Under the Jaguar Sun Imagery

Under the Jaguar Sun Imagery

A Network of Smells

This text composed of three short stories was originally intended be comprised of five, one for each of the senses. Only three senses made it into the final product because the author died before completion. The result remains, however, an exercise in imagery such as this passage which describes a “network of smells.”

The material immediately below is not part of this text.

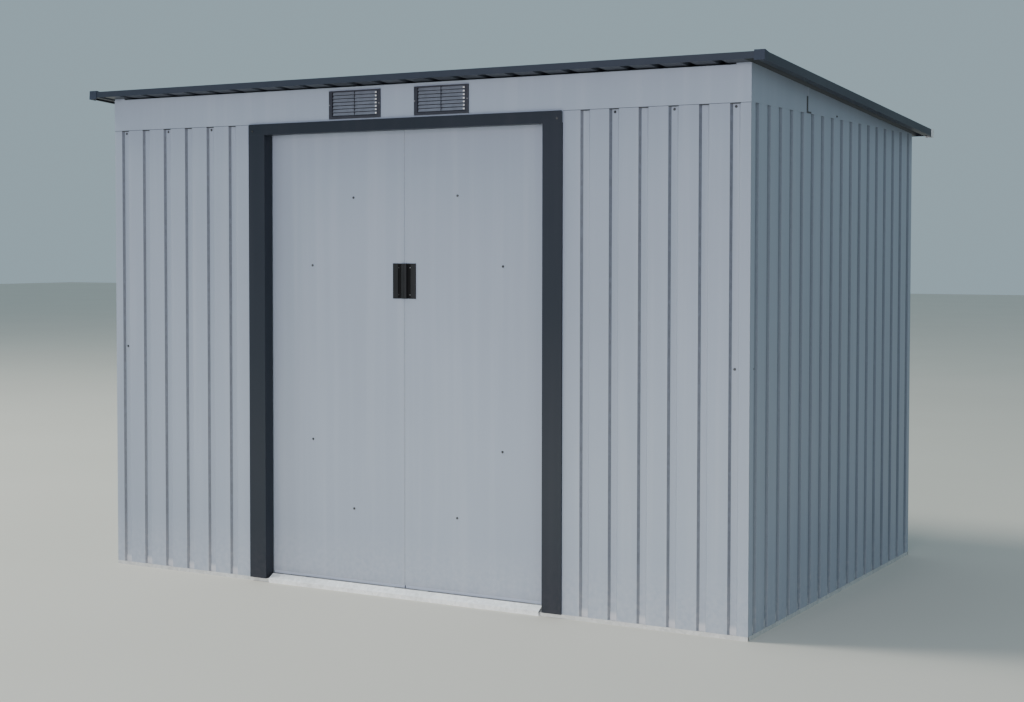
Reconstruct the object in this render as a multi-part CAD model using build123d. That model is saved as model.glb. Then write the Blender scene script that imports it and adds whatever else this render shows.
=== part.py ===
from build123d import *
import os
from math import atan2, cos, degrees, radians, sqrt

# Metal storage shed with a pent roof and two sliding doors, in millimetres.
# X runs along the front, Y from the front wall to the back wall, Z up from the ground.
# The origin is on the ground, below the middle of the roof.

# The shell, measured over its walls
wall_width = 2570.0
wall_depth = 1760.0
band_height = 1668.5
header_height = 121.0
gable_tail = 1.0

# Sheet metal
sheet = 1.0
frame_sheet = 1.2
seat_gap = 0.3
frame_gap = 2.0
top_lap = 13.0
fold_leg = 20.0
header_gap = 3.0

# Ribs rolled into the wall and roof sheets
rib_pitch = 102.8
groove_mouth = 35.0
groove_floor = 20.0
groove_depth = 8.0
roof_rib_foot = 31.5
roof_rib_top = 18.0
roof_rib_height = 14.0
roof_middle_ribs = 8
roof_lap = 30.0
lap_step = 5.0

# Roof overhangs, edge trims and corner caps
side_overhang = 66.0
end_overhang = 66.0
trim_rise = 22.0
side_trim_drop = 5.5
end_trim_drop = 1.0
trim_top_leg = 32.0
trim_bottom_leg = 10.0
cap_wall = 1.5
cap_rise = 3.0
cap_along_end = 34.0
cap_along_side = 34.0
cap_slant_start = 8.0

# Gable plates above the side walls
gable_lap_place = 520.0
gable_lap = 22.0
gable_return = 48.0

# Base, posts and rails of the frame
base_height = 13.5
base_foot = 30.0
base_web = 35.0
front_base_web = 10.0
post_leg = 30.0
rail_web = 30.0
mid_rail_leg = 12.0
mid_rail_middle = 844.0
top_rail_leg = 20.0
beam_leg = 25.0

# Doorway surround
surround_half_width = 639.0
jamb_face = 71.5
surround_proud = 8.0
surround_depth = 38.0
head_face = 39.5
head_lip = 33.0
corner_cut = 4.0
panel_past_jamb = 40.0

# Sill
sill_past_jamb = 12.0
sill_height = 30.5
sill_back = 20.0
sill_nose_reach = 8.0
sill_nose_height = 15.0
sill_foot_reach = 5.0

# Sliding doors
door_setback = 44.0
door_thickness = 20.0
door_bottom = 38.0
door_rise = 13.0
door_overlap = 22.0
door_lip = 15.0
door_strip_height = 10.5
door_strip_set = 3.0
door_gap = 5.0
brace_width = 30.0
brace_depth = 12.0
brace_top_inset = 32.0
brace_bottom_inset = 21.5
brace_middle_rise = 3.0
brace_spread = 45.5

# Top track and the hangers that run in it
track_rise = 10.0
track_width = 36.0
track_height = 29.0
track_wall = 1.5
track_slot = 15.0
wheel_radius = 9.0
wheel_thickness = 7.0
wheel_from_plate = 3.0
axle_radius = 3.0
hanger_plate = 3.0
hanger_width = 40.0
hanger_foot_depth = 14.0
runner_inset = 70.0

# Floor guide of the doors and the sliders that run in it
guide_width = 20.0
guide_height = 22.5
slider_length = 40.0
slider_thickness = 8.0
slider_floor_gap = 3.0

# Handles
handle_width = 44.5
handle_height = 123.0
handle_middle = 1105.0
handle_plate = 3.0
handle_cup_floor = 1.5
grip_depth = 10.0
grip_width = 14.5
cup_width = 7.0
cup_end = 8.0

# Louvred vents
vent_place = 177.0
vent_drop = 5.5
vent_width = 216.0
vent_height = 98.5
vent_side_border = 14.0
vent_top_border = 5.0
vent_bottom_border = 9.5
vent_proud = 5.0
vent_depth = 14.0
spigot_wall = 2.0
louvre_count = 7
louvre_thickness = 1.6
louvre_chord = 14.0
louvre_angle = 40.0
divider_width = 4.0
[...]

“We understood whatever there was to understand through our noses rather than through our eyes: the mammoth, the porcupine, onion, drought, rain are first smells which become distinct from other smells; food, non-food; our cave, the enemy's cave; danger— everything is first perceived by the nose, everything is within the nose, the world is the nose.”

The Sounds of the Palace

In “The King Listen” the conceit of the story steeped in the imagery of the sense of sound; a palace has been transformed into an ear. Such a transformation inevitably heightens and intensifies even the most minute of sounds so that one can trace the arc of the day through what hears:

“in the morning the trumpet blares for the flag-raising on the tower; the trucks of the royal household unload hampers and casks in the courtyard of the stores ; the maidservants beat the carpets on the railing of the loggia; at evening the gates creak as they are closed, a clatter rises from the kitchens, from the stables an occasional whinny indicates that it is currying time.”

Cannibalism

The title story focuses on the sense of taste as a couple eat their way through a Mexican vacation. At one point, things begin to take a weird left turn, however, and the imagery becomes that intertwines the story’s obsession with eating and sexuality to become an exercise in cannibalistic imagery:

“It was the sensation of her teeth in my flesh that I was imagining, and I could feel her tongue lift me against the roof of her mouth, enfold me in saliva, then thrust me under the tips of the canines. I sat there facing her, but at the same time it was as if a part of me, or all of me, were contained in her mouth, crunched, torn shred by shred.”

The Tea Party

The title story also takes a brief break from its obsession with the sense of taste to present a portrait of political unity in which sound and sight take front and center. It is election time in Mexico and the tea party is an ironic commentary upon the dirtier aspects of political campaigning in a country notorious for elections that are, indeed, no polite tea party:

“Under the broad, empty vaulted ceiling, three hundred Mexican ladies were conversing all at once; the spectacular acoustical event that had immediately subdued us was produced by their voices mingled with the tinkling of cups and spoons and of knives cutting slices of cake. Looming over the assembly was a gigantic full-color picture of a round-faced lady with her black, smooth hair drawn straight back, wearing a blue dress of which only the buttoned collar could be seen.”